▶ [Requirement]
Make an exact copy of all the data.

▶ [Records for the task]

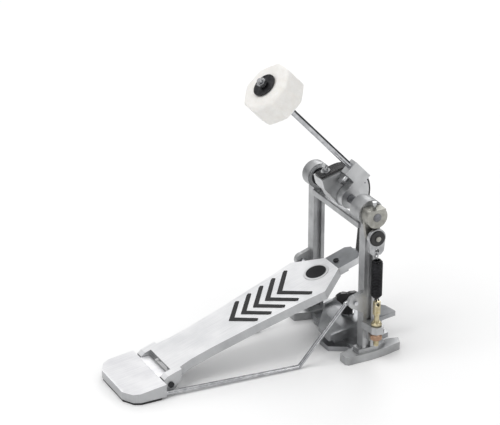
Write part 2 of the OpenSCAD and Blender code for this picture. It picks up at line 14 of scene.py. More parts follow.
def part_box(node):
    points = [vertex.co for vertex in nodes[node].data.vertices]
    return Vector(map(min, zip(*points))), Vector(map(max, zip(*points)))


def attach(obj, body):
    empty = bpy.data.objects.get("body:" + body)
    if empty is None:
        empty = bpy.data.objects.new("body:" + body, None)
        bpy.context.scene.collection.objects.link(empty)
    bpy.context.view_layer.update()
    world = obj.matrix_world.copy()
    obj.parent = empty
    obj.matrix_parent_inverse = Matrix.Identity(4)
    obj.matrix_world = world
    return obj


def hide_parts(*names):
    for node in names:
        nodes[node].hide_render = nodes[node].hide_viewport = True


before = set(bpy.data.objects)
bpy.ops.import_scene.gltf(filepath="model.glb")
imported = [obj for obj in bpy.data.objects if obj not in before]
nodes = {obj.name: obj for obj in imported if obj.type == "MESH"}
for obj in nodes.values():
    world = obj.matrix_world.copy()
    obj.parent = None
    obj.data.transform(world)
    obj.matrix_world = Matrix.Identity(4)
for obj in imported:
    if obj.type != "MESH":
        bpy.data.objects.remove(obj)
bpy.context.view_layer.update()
MM = 0.001
print("pieces from the model:", len(nodes))

# %% [markdown]
# Everything is seen through one long lens, as in a catalogue picture. A long lens far away keeps
# the board's two edges nearly parallel. The camera is placed first so that each later step can be
# judged from the same place.

# %% Camera
LENS_PLACE = Vector((1.86627, -1.07889, 1.13791))
LENS_AZIMUTH, LENS_HEIGHT = radians(62.77), radians(24.43)
LENS_MM, SENSOR_MM, FAR_CLIP = 147.38, 36, 50

def place_camera():
    backward = Vector((sin(LENS_AZIMUTH) * cos(LENS_HEIGHT), -cos(LENS_AZIMUTH) * cos(LENS_HEIGHT),
                       sin(LENS_HEIGHT)))
    right = Vector((cos(LENS_AZIMUTH), sin(LENS_AZIMUTH), 0))
    up = backward.cross(right)
    camera = bpy.data.objects.new("long_lens", bpy.data.cameras.new("long_lens"))
    bpy.context.collection.objects.link(camera)
    camera.matrix_world = Matrix((
        (right.x, up.x, backward.x, LENS_PLACE.x),
        (right.y, up.y, backward.y, LENS_PLACE.y),
        (right.z, up.z, backward.z, LENS_PLACE.z),
        (0, 0, 0, 1)))
    camera.data.sensor_width = SENSOR_MM
    camera.data.lens = LENS_MM
    camera.data.clip_end = FAR_CLIP
    bpy.context.scene.camera = camera

place_camera()
print("camera stands", round(LENS_PLACE.length, 2), "m away")

# %% [markdown]
# Polished metal shows the room more than itself. A pale floor, one big soft lamp above and to the
# left, and two weaker ones give the chrome long white bands. The sky has a dark band low on the
# horizon, like the dark end of a photographer's tent, and that band draws the dark line along
# each round rod. The floor is staging and not part of the pedal. The small helpers here build every
# material that follows: one adds a shader node, one a noise of a stated size, one sets the colours.

# %% Floor and lights
FLOOR_HALF = 6
FLOOR_DROP = 0.2 * MM
SKY_TONES = [(0.0, "#2E2F31"), (0.13, "#4A4B4D"), (0.2, "#DADBDD"), (0.45, "#F6F6F6"), (1.0, "#FFFFFF")]
SKY_STRENGTH = 0.82

def linear(hex_colour):
    parts = [int(hex_colour[i:i + 2], 16) / 255 for i in (1, 3, 5)]
    return tuple(c / 12.92 if c <= 0.04045 else ((c + 0.055) / 1.055) ** 2.4 for c in parts) + (1.0,)

def add(tree, kind, inputs=None, **settings):
    node = tree.nodes.new(kind)
    for name, value in settings.items():
        setattr(node, name, value)
    for name, value in (inputs or {}).items():
        if isinstance(value, bpy.types.NodeSocket):
            tree.links.new(value, node.inputs[name])
        else:
            node.inputs[name].default_value = value
    return node

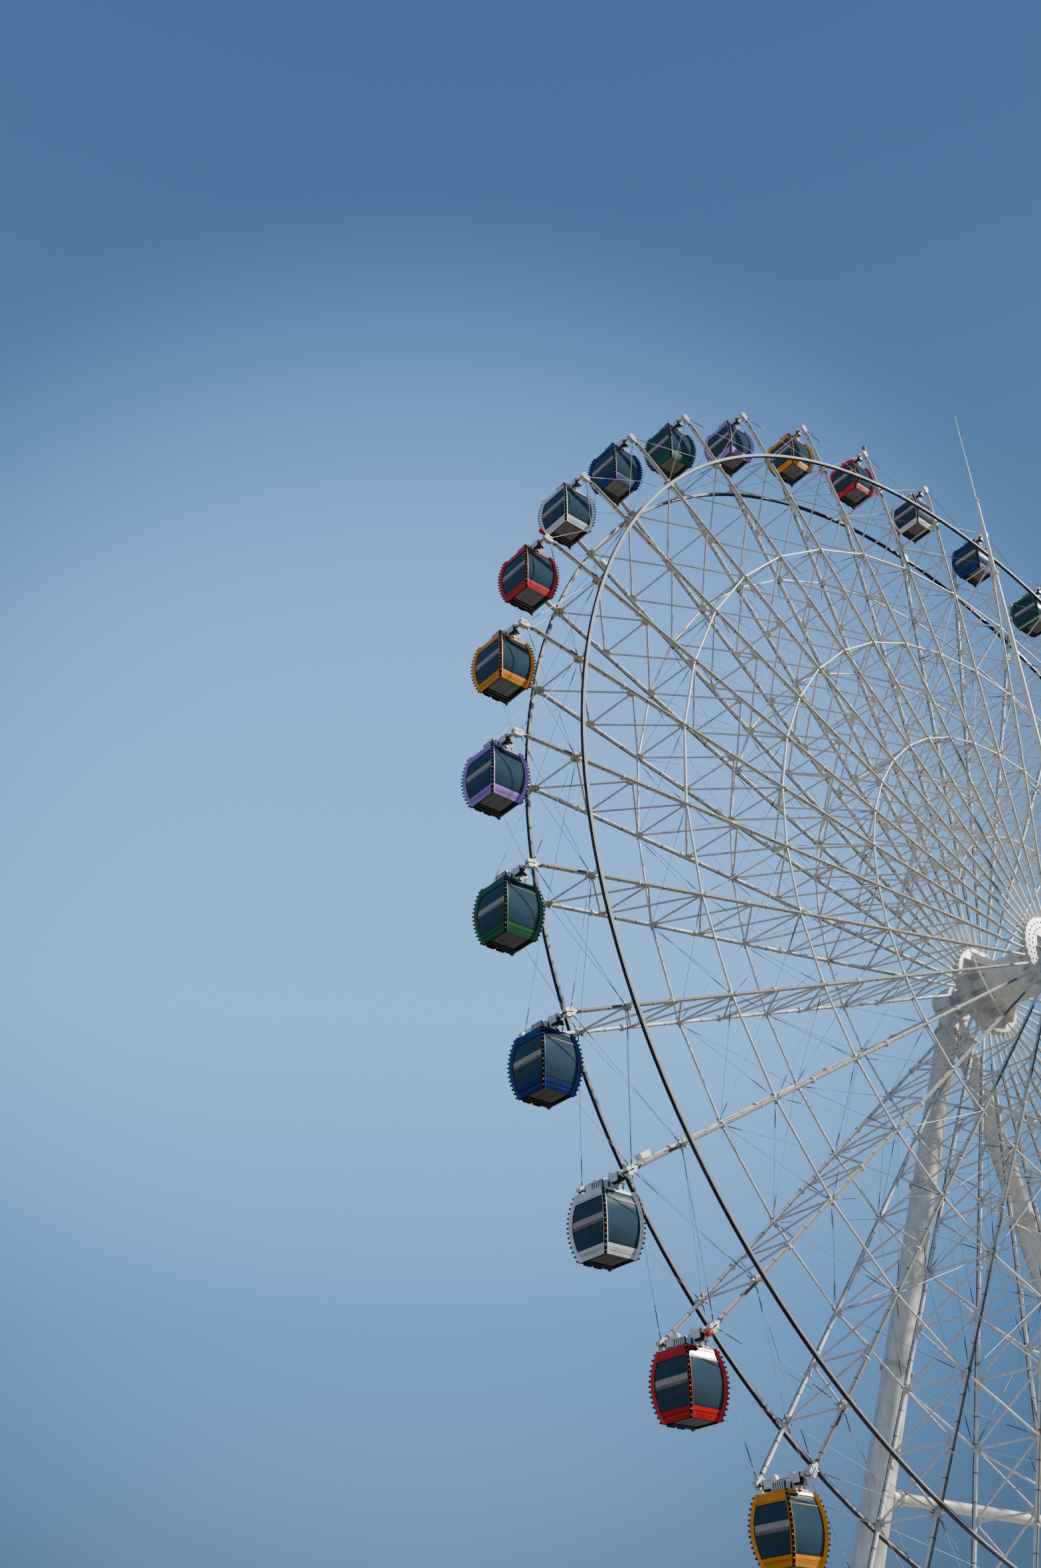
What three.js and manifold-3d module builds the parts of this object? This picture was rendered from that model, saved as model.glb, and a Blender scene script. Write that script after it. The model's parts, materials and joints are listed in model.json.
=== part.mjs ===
// Ferris wheel with level cabins, as a 1:2 scale model.
// Millimetres, +Z up. The origin is on the ground under the hub.
// The axle lies along Y, and the front of the wheel faces -Y.

import * as THREE from "three";
import { mergeVertices } from "three/addons/utils/BufferGeometryUtils.js";
import Module from "manifold-3d";

const wasm = await Module();
wasm.setup();

// Driving sizes of the wheel
const RIM_RADIUS = 14000;
const HUB_HEIGHT = 17430;
const SPOKES = 36;
const SECTORS = 6;
const SPOKES_PER_SECTOR = SPOKES / SECTORS;
const SPOKE_STEP = (2 * Math.PI) / SPOKES;
const FIRST_SPOKE_ANGLE = THREE.MathUtils.degToRad(200.49);
const PIVOT_RADIUS = 1.1 * RIM_RADIUS;
const SEAT_GAP = 0.3;

// Spoke trusses: two chords that spread towards the hub
const CHORD_WIDTH = 70;
const SPREAD_AT_RING = 0.0495 * RIM_RADIUS;
const SPREAD_SLOPE = 0.0256;
const RING_RADIUS = 0.8068 * RIM_RADIUS;
const BAY = 0.0965 * RIM_RADIUS;
const STRUT_WIDTH = 40;
const STRUT_NODES = [1, 3, 5, 7];
const RING_NODES = [3, 5, 7];
const RING_WIDTH = 46;

// Blocks at the spoke tips, which hold the cabin shafts
const TIP_LENGTH = 200;
const TIP_WIDTH = 140;
const TIP_FACE = 518;
const TIP_INSET = 5;

// Rims on both sides
const RIM_SIDE = 825;
const RIM_AXIAL = 60;
const RIM_RADIAL = 62;
const RIM_SEGMENTS = 72;
const BRACKET_WIDTH = 50;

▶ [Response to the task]
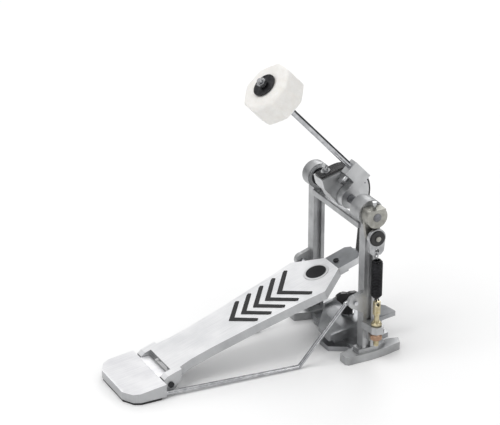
Write part 2 of the OpenSCAD and Blender code for this picture. It picks up at line 14 of scene.py. More parts follow.
def part_box(node):
    points = [vertex.co for vertex in nodes[node].data.vertices]
    return Vector(map(min, zip(*points))), Vector(map(max, zip(*points)))


def attach(obj, body):
    empty = bpy.data.objects.get("body:" + body)
    if empty is None:
        empty = bpy.data.objects.new("body:" + body, None)
        bpy.context.scene.collection.objects.link(empty)
    bpy.context.view_layer.update()
    world = obj.matrix_world.copy()
    obj.parent = empty
    obj.matrix_parent_inverse = Matrix.Identity(4)
    obj.matrix_world = world
    return obj


def hide_parts(*names):
    for node in names:
        nodes[node].hide_render = nodes[node].hide_viewport = True


before = set(bpy.data.objects)
bpy.ops.import_scene.gltf(filepath="model.glb")
imported = [obj for obj in bpy.data.objects if obj not in before]
nodes = {obj.name: obj for obj in imported if obj.type == "MESH"}
for obj in nodes.values():
    world = obj.matrix_world.copy()
    obj.parent = None
    obj.data.transform(world)
    obj.matrix_world = Matrix.Identity(4)
for obj in imported:
    if obj.type != "MESH":
        bpy.data.objects.remove(obj)
bpy.context.view_layer.update()
MM = 0.001
print("pieces from the model:", len(nodes))

# %% [markdown]
# Everything is seen through one long lens, as in a catalogue picture. A long lens far away keeps
# the board's two edges nearly parallel. The camera is placed first so that each later step can be
# judged from the same place.

# %% Camera
LENS_PLACE = Vector((1.86627, -1.07889, 1.13791))
LENS_AZIMUTH, LENS_HEIGHT = radians(62.77), radians(24.43)
LENS_MM, SENSOR_MM, FAR_CLIP = 147.38, 36, 50

def place_camera():
    backward = Vector((sin(LENS_AZIMUTH) * cos(LENS_HEIGHT), -cos(LENS_AZIMUTH) * cos(LENS_HEIGHT),
                       sin(LENS_HEIGHT)))
    right = Vector((cos(LENS_AZIMUTH), sin(LENS_AZIMUTH), 0))
    up = backward.cross(right)
    camera = bpy.data.objects.new("long_lens", bpy.data.cameras.new("long_lens"))
    bpy.context.collection.objects.link(camera)
    camera.matrix_world = Matrix((
        (right.x, up.x, backward.x, LENS_PLACE.x),
        (right.y, up.y, backward.y, LENS_PLACE.y),
        (right.z, up.z, backward.z, LENS_PLACE.z),
        (0, 0, 0, 1)))
    camera.data.sensor_width = SENSOR_MM
    camera.data.lens = LENS_MM
    camera.data.clip_end = FAR_CLIP
    bpy.context.scene.camera = camera

place_camera()
print("camera stands", round(LENS_PLACE.length, 2), "m away")

# %% [markdown]
# Polished metal shows the room more than itself. A pale floor, one big soft lamp above and to the
# left, and two weaker ones give the chrome long white bands. The sky has a dark band low on the
# horizon, like the dark end of a photographer's tent, and that band draws the dark line along
# each round rod. The floor is staging and not part of the pedal. The small helpers here build every
# material that follows: one adds a shader node, one a noise of a stated size, one sets the colours.

# %% Floor and lights
FLOOR_HALF = 6
FLOOR_DROP = 0.2 * MM
SKY_TONES = [(0.0, "#2E2F31"), (0.13, "#4A4B4D"), (0.2, "#DADBDD"), (0.45, "#F6F6F6"), (1.0, "#FFFFFF")]
SKY_STRENGTH = 0.82

def linear(hex_colour):
    parts = [int(hex_colour[i:i + 2], 16) / 255 for i in (1, 3, 5)]
    return tuple(c / 12.92 if c <= 0.04045 else ((c + 0.055) / 1.055) ** 2.4 for c in parts) + (1.0,)

def add(tree, kind, inputs=None, **settings):
    node = tree.nodes.new(kind)
    for name, value in settings.items():
        setattr(node, name, value)
    for name, value in (inputs or {}).items():
        if isinstance(value, bpy.types.NodeSocket):
            tree.links.new(value, node.inputs[name])
        else:
            node.inputs[name].default_value = value
    return node

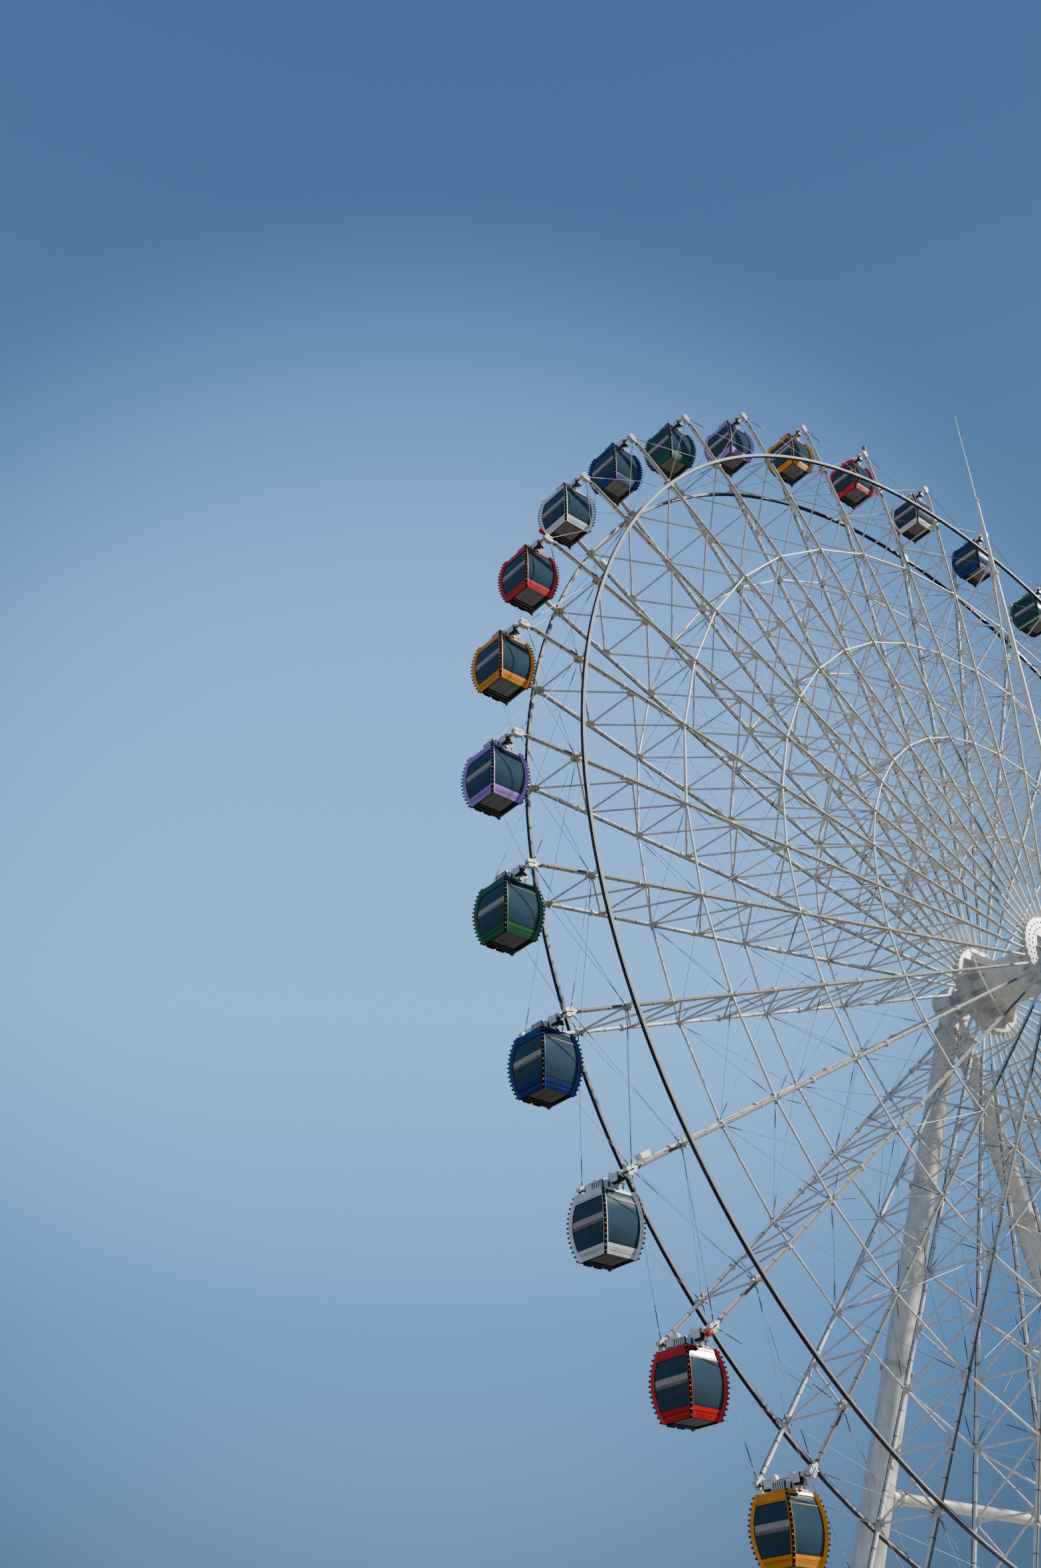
What three.js and manifold-3d module builds the parts of this object? This picture was rendered from that model, saved as model.glb, and a Blender scene script. Write that script after it. The model's parts, materials and joints are listed in model.json.
=== part.mjs ===
// Ferris wheel with level cabins, as a 1:2 scale model.
// Millimetres, +Z up. The origin is on the ground under the hub.
// The axle lies along Y, and the front of the wheel faces -Y.

import * as THREE from "three";
import { mergeVertices } from "three/addons/utils/BufferGeometryUtils.js";
import Module from "manifold-3d";

const wasm = await Module();
wasm.setup();

// Driving sizes of the wheel
const RIM_RADIUS = 14000;
const HUB_HEIGHT = 17430;
const SPOKES = 36;
const SECTORS = 6;
const SPOKES_PER_SECTOR = SPOKES / SECTORS;
const SPOKE_STEP = (2 * Math.PI) / SPOKES;
const FIRST_SPOKE_ANGLE = THREE.MathUtils.degToRad(200.49);
const PIVOT_RADIUS = 1.1 * RIM_RADIUS;
const SEAT_GAP = 0.3;

// Spoke trusses: two chords that spread towards the hub
const CHORD_WIDTH = 70;
const SPREAD_AT_RING = 0.0495 * RIM_RADIUS;
const SPREAD_SLOPE = 0.0256;
const RING_RADIUS = 0.8068 * RIM_RADIUS;
const BAY = 0.0965 * RIM_RADIUS;
const STRUT_WIDTH = 40;
const STRUT_NODES = [1, 3, 5, 7];
const RING_NODES = [3, 5, 7];
const RING_WIDTH = 46;

// Blocks at the spoke tips, which hold the cabin shafts
const TIP_LENGTH = 200;
const TIP_WIDTH = 140;
const TIP_FACE = 518;
const TIP_INSET = 5;

// Rims on both sides
const RIM_SIDE = 825;
const RIM_AXIAL = 60;
const RIM_RADIAL = 62;
const RIM_SEGMENTS = 72;
const BRACKET_WIDTH = 50;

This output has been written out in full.